A waste water survey is being made in a section of Toledo, O., which has been the occasion of discovering so many “leaks” of one sort and another that Service Director Goodwillie has asked the council to appropriate $2,700 to complete the work for the entire city. The director stated that already enough had been discovered to justify the expenditure. In several cases the survey found unauthorized connections made by manufacturing plants.
The corporation commission of Arizona recently issued an order holding that a public utility company cannot conduct its business on a wholly independent basis, giving or withholding service at will. The commission ruled that the MacKay Water Company had no right to shut Cobre Valley off from water just because, as the company claims, it is situated on an Indian reservation, and also ordered that water be restored to individuals whom the company had cut off because it claimed they were wasteful of water.
A contract has been signed by officials of Pitman, N. J., with the New Jersey Campmeeting Association to provide a supplementary water supply when the town’s own pumping system becomes overtaxed. There are water works in both the town and in the campmeeting grove, and when the supply of water outside gets too low, arrangements have been made for boosting it up from the grove plant. A large meter has been installed where the two systems are joined, and the borough will pay the Campmeeting Association for extra water required at a rate of 16 cents per thousand gallons.

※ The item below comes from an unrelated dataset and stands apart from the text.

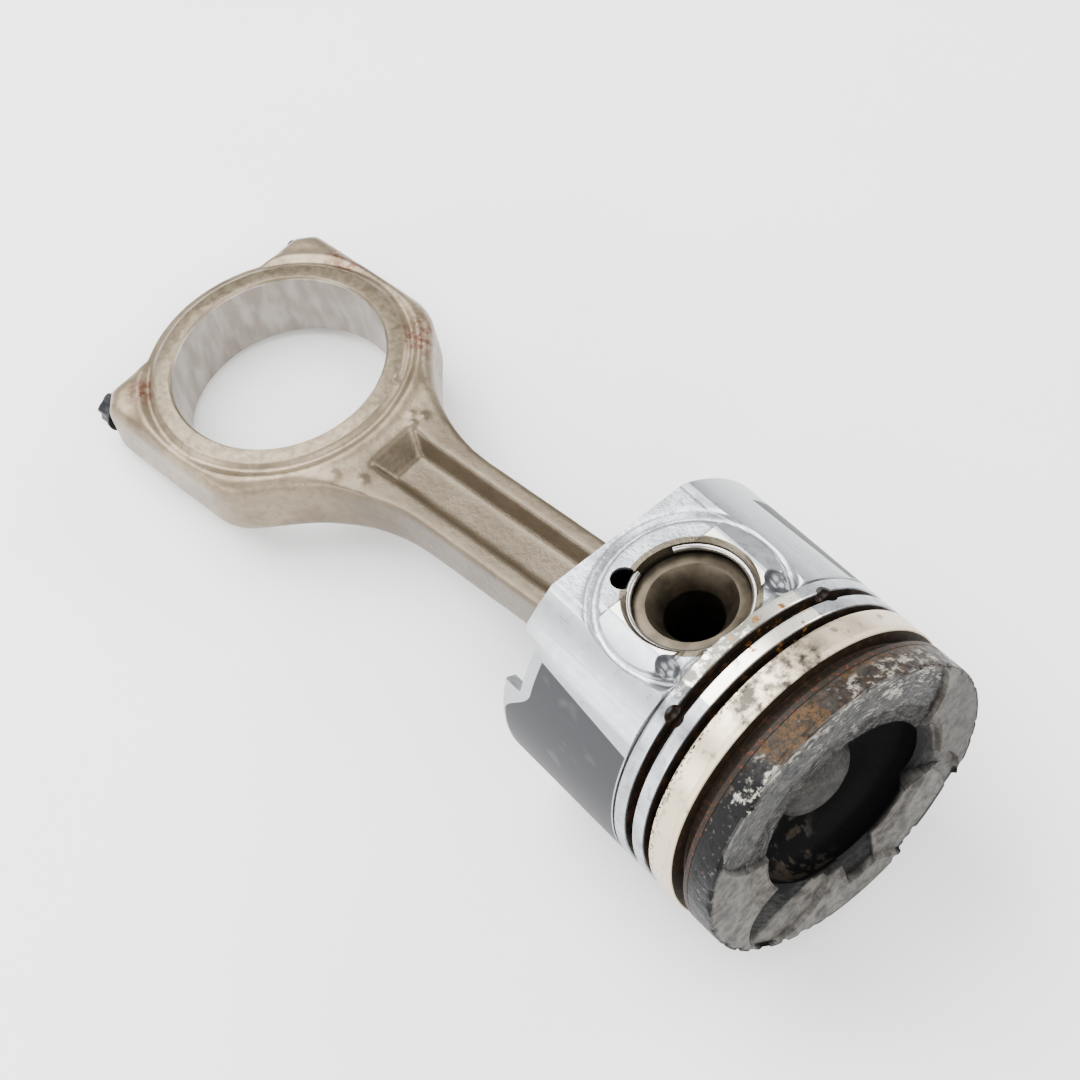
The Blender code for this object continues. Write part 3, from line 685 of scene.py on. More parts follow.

With completion of the new city reservoir, Oklahoma City, Okla., an unlimited supply of cheap, untreated water will be available for industrial purposes. By restricting all industrial enterprises to one district it could be accomplished at a small cost to the city and at the same time afford ample railroad facilities. According to a plan suggested by Dr. Street, commissioner of public property, a low pressure main could be connected at a point between the pumping station and the city reservoir to run parallel with the Rock Island railroad, and while this would restrict industrial enterprises to one district, it would afford ample shipping facilities at a small cost and would attract manufacturing enterprises, it is thought.

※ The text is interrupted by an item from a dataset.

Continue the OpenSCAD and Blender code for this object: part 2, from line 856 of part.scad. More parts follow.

The new Cameron Centrifugal pump unit, which consists of two 12-inch single stage pumps in series, has been put into service in Woonsocket, ,R. I. Under test, it exceeded the guaranteed capacity of 5,000,000 gallons by 300,000. The pump was ordered in August and is in addition to another 5,000,000-gallon pump which is to arrive in February after many months’ delay due to the war. This gives the city three pumps of this capacity, one of which will be used daily and the other two held in reserve. The daily consumption of water in Woonsocket is 2,500,000 gallons, which requires 12 hours daily service from the pump in use. The menace to Woonsocket caused by having one pump and that not of the latest design is thus removed for an indefinite period.

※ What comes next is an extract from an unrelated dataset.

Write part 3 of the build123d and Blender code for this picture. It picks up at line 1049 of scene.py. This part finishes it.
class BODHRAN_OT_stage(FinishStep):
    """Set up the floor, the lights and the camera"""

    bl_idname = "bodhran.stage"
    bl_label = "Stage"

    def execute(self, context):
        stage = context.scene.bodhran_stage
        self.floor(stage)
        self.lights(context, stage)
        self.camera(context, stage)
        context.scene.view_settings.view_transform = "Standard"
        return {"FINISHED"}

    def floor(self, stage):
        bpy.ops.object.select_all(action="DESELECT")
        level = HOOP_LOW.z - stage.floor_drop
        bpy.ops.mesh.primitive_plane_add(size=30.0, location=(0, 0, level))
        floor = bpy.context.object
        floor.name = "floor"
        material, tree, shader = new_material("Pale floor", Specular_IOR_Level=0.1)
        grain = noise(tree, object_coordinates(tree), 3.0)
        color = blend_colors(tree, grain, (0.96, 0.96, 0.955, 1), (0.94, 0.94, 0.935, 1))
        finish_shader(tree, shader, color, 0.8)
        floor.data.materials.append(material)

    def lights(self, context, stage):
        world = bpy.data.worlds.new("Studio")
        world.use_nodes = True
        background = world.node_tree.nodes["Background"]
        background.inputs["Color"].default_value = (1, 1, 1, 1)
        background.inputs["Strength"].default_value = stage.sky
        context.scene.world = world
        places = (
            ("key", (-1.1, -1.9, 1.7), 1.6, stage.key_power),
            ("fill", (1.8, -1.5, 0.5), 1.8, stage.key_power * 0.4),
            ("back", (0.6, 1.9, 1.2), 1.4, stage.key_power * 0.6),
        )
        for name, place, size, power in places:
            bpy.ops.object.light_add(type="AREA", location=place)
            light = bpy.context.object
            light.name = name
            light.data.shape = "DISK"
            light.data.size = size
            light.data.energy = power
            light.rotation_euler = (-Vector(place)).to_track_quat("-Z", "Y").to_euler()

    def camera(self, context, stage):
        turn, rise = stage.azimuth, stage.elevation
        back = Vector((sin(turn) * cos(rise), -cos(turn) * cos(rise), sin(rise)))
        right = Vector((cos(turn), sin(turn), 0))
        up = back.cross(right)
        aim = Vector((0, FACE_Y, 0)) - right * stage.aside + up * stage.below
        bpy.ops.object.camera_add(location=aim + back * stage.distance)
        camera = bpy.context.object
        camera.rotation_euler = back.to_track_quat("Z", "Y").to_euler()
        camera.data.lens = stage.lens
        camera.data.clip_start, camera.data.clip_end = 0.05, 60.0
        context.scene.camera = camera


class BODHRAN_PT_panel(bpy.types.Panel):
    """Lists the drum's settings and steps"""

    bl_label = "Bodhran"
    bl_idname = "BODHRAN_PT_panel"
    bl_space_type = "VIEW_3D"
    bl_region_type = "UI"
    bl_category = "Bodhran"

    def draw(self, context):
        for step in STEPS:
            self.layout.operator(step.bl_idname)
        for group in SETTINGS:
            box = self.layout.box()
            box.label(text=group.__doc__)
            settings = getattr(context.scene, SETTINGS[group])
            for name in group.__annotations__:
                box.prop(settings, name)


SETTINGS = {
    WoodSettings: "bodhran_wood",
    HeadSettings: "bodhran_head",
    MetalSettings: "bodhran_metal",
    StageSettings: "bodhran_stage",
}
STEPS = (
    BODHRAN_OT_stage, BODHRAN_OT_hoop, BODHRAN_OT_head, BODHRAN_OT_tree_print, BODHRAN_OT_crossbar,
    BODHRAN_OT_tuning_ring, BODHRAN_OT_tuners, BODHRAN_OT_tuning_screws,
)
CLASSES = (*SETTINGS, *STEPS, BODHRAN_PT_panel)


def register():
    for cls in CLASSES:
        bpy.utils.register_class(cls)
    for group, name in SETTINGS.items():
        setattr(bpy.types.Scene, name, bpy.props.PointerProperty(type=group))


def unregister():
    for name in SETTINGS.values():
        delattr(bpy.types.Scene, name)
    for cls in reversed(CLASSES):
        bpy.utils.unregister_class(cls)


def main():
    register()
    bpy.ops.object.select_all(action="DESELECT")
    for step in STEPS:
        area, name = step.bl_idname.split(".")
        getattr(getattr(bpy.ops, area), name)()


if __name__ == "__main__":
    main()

To eliminate all danger of the city water pipe line at McMillan, Wash., being swept away by high water, the city of Tacoma will pay one-third of the cost of bulkheading necessary to turn the Puyallup River from its destructive course. The county will pay two-thirds. The river at this point has eaten away the bank for nearly a mile in the last two years, and is now within 150 feet of the pipe line. If it goes a few feet further it will take the public school house at McMillan, and would get the pipe lin,e next. The city and county two years ago built a bulkhead at that point, but the usual freshet last year ripped the work out. Temporary barriers will be put up again this winter, and next summer the county is expected to change the course of the river entirely.